• _Exercise aim_
Exact copies are required of the lines from the line containing "hide_parts(node)" through the final line of the listing, both included, and of no other lines.

• _Information shown_

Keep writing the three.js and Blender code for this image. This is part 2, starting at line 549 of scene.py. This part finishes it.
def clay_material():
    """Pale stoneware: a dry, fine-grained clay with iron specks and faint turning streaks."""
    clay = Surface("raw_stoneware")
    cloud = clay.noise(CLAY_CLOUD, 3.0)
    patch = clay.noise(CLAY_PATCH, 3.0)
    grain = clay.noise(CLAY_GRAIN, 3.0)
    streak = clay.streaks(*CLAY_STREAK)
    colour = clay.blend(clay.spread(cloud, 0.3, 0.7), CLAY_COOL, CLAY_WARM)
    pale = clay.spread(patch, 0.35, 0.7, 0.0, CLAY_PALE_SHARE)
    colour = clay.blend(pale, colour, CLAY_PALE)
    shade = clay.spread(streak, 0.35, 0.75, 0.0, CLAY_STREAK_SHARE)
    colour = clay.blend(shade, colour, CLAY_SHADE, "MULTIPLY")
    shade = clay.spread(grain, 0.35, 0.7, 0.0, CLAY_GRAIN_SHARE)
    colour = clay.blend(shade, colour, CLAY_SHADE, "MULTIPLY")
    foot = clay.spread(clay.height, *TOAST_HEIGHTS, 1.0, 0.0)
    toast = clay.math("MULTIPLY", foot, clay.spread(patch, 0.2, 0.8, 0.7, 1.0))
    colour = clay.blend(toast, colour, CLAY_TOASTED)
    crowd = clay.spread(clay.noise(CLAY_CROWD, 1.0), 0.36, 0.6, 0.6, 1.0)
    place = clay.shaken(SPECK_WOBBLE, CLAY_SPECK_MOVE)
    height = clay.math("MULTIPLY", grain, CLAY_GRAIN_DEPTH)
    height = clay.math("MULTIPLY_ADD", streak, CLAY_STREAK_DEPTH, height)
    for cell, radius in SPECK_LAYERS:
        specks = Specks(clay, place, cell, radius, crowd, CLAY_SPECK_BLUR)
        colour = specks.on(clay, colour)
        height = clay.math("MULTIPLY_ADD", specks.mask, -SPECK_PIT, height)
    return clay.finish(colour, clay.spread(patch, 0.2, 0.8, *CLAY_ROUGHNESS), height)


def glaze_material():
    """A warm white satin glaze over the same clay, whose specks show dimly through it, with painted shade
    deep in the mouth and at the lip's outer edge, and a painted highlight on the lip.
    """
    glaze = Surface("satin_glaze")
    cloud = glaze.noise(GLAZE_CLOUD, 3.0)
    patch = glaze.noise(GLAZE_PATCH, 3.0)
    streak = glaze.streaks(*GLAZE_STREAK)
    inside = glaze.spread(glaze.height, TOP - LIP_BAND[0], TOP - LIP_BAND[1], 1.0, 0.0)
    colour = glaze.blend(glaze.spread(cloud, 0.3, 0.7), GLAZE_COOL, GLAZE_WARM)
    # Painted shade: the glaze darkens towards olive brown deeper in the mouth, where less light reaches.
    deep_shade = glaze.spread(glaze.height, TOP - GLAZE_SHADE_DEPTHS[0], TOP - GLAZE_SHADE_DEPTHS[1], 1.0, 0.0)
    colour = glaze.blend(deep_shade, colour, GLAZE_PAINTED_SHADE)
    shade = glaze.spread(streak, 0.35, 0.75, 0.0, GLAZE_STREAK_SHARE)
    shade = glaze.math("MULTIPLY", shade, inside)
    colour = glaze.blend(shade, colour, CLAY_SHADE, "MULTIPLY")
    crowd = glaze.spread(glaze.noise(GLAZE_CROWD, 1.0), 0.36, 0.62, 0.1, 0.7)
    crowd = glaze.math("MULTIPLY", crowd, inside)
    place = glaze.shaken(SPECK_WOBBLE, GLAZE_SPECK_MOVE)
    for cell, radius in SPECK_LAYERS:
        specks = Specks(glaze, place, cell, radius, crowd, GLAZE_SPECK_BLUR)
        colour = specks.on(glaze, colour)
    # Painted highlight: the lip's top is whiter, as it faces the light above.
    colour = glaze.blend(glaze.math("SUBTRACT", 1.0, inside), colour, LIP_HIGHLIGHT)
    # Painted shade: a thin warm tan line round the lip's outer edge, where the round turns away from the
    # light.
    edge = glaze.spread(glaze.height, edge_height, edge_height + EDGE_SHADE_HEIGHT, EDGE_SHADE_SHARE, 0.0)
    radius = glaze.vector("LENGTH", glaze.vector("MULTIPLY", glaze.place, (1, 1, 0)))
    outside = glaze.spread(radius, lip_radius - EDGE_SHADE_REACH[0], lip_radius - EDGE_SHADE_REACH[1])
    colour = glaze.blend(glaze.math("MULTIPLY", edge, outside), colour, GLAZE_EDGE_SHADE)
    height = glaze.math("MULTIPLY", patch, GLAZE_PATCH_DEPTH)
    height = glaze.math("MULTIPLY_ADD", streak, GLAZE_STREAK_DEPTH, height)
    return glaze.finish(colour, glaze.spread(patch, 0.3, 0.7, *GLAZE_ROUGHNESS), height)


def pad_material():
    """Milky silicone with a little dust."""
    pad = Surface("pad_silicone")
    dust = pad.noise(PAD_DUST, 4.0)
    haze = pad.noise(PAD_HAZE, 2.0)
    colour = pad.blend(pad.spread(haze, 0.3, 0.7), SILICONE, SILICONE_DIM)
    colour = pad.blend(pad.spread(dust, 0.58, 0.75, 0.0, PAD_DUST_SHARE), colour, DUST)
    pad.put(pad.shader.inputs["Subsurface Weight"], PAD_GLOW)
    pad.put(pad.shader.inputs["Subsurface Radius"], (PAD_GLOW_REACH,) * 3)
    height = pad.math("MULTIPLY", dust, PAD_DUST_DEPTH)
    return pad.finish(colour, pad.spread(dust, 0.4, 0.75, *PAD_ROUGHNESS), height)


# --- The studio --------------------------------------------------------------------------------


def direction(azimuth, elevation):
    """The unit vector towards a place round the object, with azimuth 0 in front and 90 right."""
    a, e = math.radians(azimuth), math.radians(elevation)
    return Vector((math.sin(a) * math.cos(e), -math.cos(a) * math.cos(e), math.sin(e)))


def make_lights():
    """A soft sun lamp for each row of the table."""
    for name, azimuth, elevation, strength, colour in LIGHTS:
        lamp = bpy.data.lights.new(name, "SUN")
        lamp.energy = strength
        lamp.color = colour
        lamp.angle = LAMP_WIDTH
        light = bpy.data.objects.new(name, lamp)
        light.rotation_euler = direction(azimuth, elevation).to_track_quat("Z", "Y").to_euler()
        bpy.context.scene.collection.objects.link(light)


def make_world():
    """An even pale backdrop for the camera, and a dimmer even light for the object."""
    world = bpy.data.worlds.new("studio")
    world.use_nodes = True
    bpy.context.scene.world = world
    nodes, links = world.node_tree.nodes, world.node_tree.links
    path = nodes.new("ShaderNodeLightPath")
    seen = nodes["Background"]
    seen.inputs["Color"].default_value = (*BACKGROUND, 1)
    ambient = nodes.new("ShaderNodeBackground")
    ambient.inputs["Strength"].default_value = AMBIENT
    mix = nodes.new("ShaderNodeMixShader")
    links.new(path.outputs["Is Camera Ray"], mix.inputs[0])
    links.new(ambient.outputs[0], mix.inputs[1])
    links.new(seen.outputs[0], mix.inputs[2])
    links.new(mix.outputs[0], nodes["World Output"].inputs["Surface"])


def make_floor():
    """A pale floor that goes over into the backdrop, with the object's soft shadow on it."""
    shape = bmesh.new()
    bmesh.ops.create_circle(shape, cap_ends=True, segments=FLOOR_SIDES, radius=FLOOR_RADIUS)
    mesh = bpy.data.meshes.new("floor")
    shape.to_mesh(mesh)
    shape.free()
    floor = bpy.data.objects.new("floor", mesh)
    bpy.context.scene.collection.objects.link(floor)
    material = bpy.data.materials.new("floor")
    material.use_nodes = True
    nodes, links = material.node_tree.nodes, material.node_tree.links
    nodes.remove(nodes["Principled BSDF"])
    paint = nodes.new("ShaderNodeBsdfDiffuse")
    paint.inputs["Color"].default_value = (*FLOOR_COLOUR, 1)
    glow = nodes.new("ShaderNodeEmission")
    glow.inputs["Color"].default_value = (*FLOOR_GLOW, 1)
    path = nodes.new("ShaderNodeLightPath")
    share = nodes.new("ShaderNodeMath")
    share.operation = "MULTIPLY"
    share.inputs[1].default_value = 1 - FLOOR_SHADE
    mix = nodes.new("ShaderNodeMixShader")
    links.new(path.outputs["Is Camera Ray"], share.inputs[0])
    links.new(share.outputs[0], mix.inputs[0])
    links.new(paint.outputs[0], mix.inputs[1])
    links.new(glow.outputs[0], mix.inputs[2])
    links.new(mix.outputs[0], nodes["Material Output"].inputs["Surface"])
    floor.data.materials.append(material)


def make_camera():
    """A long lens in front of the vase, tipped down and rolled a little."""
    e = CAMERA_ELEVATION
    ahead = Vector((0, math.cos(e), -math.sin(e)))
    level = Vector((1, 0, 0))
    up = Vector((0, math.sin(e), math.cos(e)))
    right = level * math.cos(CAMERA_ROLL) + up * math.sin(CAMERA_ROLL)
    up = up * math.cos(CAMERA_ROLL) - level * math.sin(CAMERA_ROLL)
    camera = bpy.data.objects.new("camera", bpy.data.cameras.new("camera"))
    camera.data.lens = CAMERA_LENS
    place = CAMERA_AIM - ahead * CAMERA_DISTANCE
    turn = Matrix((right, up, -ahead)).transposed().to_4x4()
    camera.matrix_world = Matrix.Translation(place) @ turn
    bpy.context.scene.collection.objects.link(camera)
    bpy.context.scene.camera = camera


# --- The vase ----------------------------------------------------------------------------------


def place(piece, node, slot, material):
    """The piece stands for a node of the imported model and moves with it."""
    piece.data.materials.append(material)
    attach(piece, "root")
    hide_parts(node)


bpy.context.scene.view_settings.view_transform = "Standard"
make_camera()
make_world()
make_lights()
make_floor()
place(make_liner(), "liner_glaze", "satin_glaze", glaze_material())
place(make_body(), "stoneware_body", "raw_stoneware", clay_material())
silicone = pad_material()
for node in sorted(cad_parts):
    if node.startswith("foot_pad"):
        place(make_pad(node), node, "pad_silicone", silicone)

• _Exercise output_
    hide_parts(node)


bpy.context.scene.view_settings.view_transform = "Standard"
make_camera()
make_world()
make_lights()
make_floor()
place(make_liner(), "liner_glaze", "satin_glaze", glaze_material())
place(make_body(), "stoneware_body", "raw_stoneware", clay_material())
silicone = pad_material()
for node in sorted(cad_parts):
    if node.startswith("foot_pad"):
        place(make_pad(node), node, "pad_silicone", silicone)